Microsoft Research is developing technology that monitors a person's mood and stress level.

Credit: Ubergizmo

Microsoft Research cognitive psychologist Mary Czerwinski is an affective computing expert who creates technology that monitors a person's mood and stress level.

For example, Czerwinski and her colleagues, including Microsoft senior research designer Asta Roseway, developed a butterfly-shaped set of wires called Mood Wings that attaches to a sensor wristband and beats at a rate corresponding to the wearer's stress level. The team also created a jacket with bendable, wired "leaves" that flap when the wearer is happy, or elevate in the back when the user is angry.

Czerwinski says the technology could especially benefit users with communication difficulties, such as individuals with autism or post-traumatic stress disorder, by alerting family members about emotional states.

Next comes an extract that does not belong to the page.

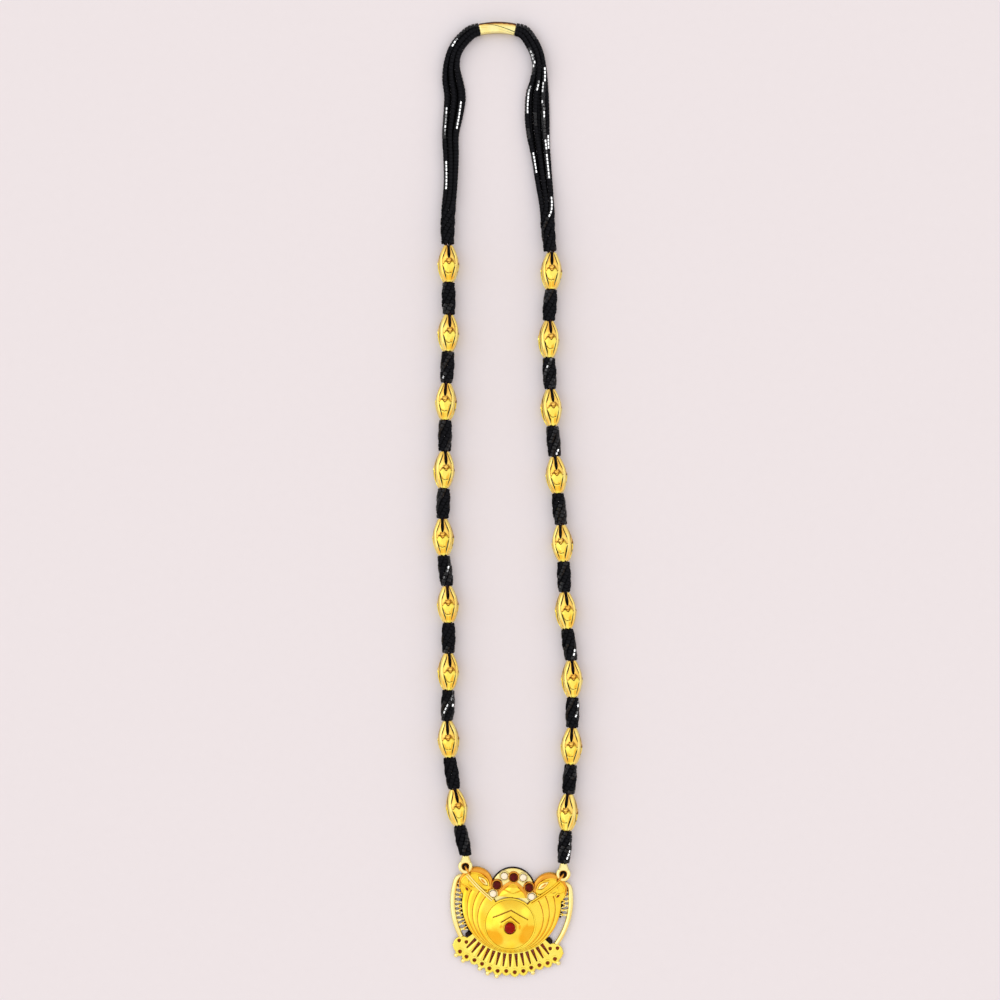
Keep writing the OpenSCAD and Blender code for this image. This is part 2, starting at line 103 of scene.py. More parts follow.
# Upper run of each bundle. Columns: x, y, width, depth, turn of the twist
RUNS: dict[Side, list[tuple[float, ...]]] = {
    Side.LEFT: [
        (-10.1, 168.75, 4.2, 4.0, 0), (-12.0, 168.3, 4.5, 3.9, 0), (-13.9, 167.2, 4.8, 3.9, 0),
        (-17.0, 164.1, 5.1, 3.8, 0),
        (-19.2, 160.3, 5.2, 3.8, 0), (-20.1, 155.6, 6.0, 3.5, 0), (-19.8, 150.8, 7.4, 3.1, 0),
        (-18.9, 145.0, 7.8, 3.0, 0), (-19.5, 138.4, 7.2, 3.2, 0), (-20.5, 131.0, 6.1, 3.6, 0),
        (-20.3, 122.4, 5.6, 3.8, 0), (-20.5, 113.0, 5.0, 4.0, 0), (-21.2, 104.0, 5.2, 4.6, 30),
        (-21.5, 97.5, 5.3, 5.1, 125), (-21.4, 91.6, 4.7, 4.7, 215)],
    Side.RIGHT: [
        (2.9, 168.75, 4.2, 4.0, 0), (4.8, 168.3, 4.5, 3.9, 0), (6.4, 167.3, 4.8, 3.9, 0),
        (8.6, 164.2, 5.0, 3.8, 0),
        (10.5, 160.2, 4.9, 3.9, 0), (11.4, 155.4, 5.2, 3.8, 0), (11.3, 150.2, 6.6, 3.3, 0),
        (10.7, 145.4, 8.4, 3.0, 0), (10.6, 139.2, 9.0, 2.9, 0), (10.9, 132.2, 8.6, 3.0, 0),
        (11.9, 124.0, 7.2, 3.3, 0), (13.0, 114.6, 6.4, 3.6, 0), (14.2, 104.4, 5.4, 4.4, 20),
        (14.5, 96.8, 5.3, 5.1, 120), (15.3, 89.1, 4.7, 4.7, 225)],
}
# Middle of each gold bead, from the neck down. Columns: x, y
BEAD_SPOTS: dict[Side, list[Pair]] = {
    Side.LEFT: [
        (-21.2, 84.4), (-21.2, 59.6), (-22.1, 35.1), (-22.7, 10.6), (-23.1, -13.5),
        (-21.4, -37.6), (-21.2, -61.7), (-21.2, -85.9), (-18.2, -110.3)],
    Side.RIGHT: [
        (15.7, 81.9), (14.8, 57.4), (15.7, 32.9), (17.5, 8.8), (19.6, -15.7),
        (20.9, -39.8), (23.1, -64.3), (22.9, -88.4), (21.4, -112.1)],
}

BEAD_LEN = 13.0
BEAD_R = 3.7
# Bare thread between a gold bead's end and the seed beads
END_GAP = 0.35
# Middle of the right end ring in the pendant's frame, and its height
RING_AT = (17.6, 19.6)
RING_Z = 4.05
# From a ring's middle to the mouth of its neck, and bare thread above that mouth
RING_NECK = (0.1, 3.9)
NECK_GAP = 0.2
# Forms that stand in another one start this far up, so no two undersides lie in one plane.
BURIED = 0.15
# Radius of the small flat face that closes a turned form on its axis
HUB = 0.1


def linear(code: str) -> tuple[float, float, float, float]:
    """Turns an sRGB hex colour to the linear values that a shader takes.

    Args:
        code: the colour as a hash and six hex digits.

    Returns:
        Linear red, green and blue, and a full alpha.
    """
    digits = code.lstrip("#")
    values = [int(digits[i:i + 2], 16) / 255 for i in (0, 2, 4)]
    red, green, blue = [v / 12.92 if v <= 0.04045 else ((v + 0.055) / 1.055) ** 2.4 for v in values]
    return red, green, blue, 1.0


def mix(a: float, b: float, share: float) -> float:
    """The value a share of the way from a to b."""
    return a + (b - a) * share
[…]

To help parents of children with attention-deficit hyperactivity disorder respond constructively to challenging situations, Czerwinski and her colleagues created a wrist sensor that sends signals of parental stress to a network, which responds with text messages that suggest helpful behaviors. Another tool tracks a person's mood throughout a day at work using a wristband, chair sensors, facial-recognition technology, and voice recorders, revealing micro-patterns that might not otherwise be apparent.

"In the future, we may not even see the sensors we're wearing," Roseway says. "It'll be integrated into our person."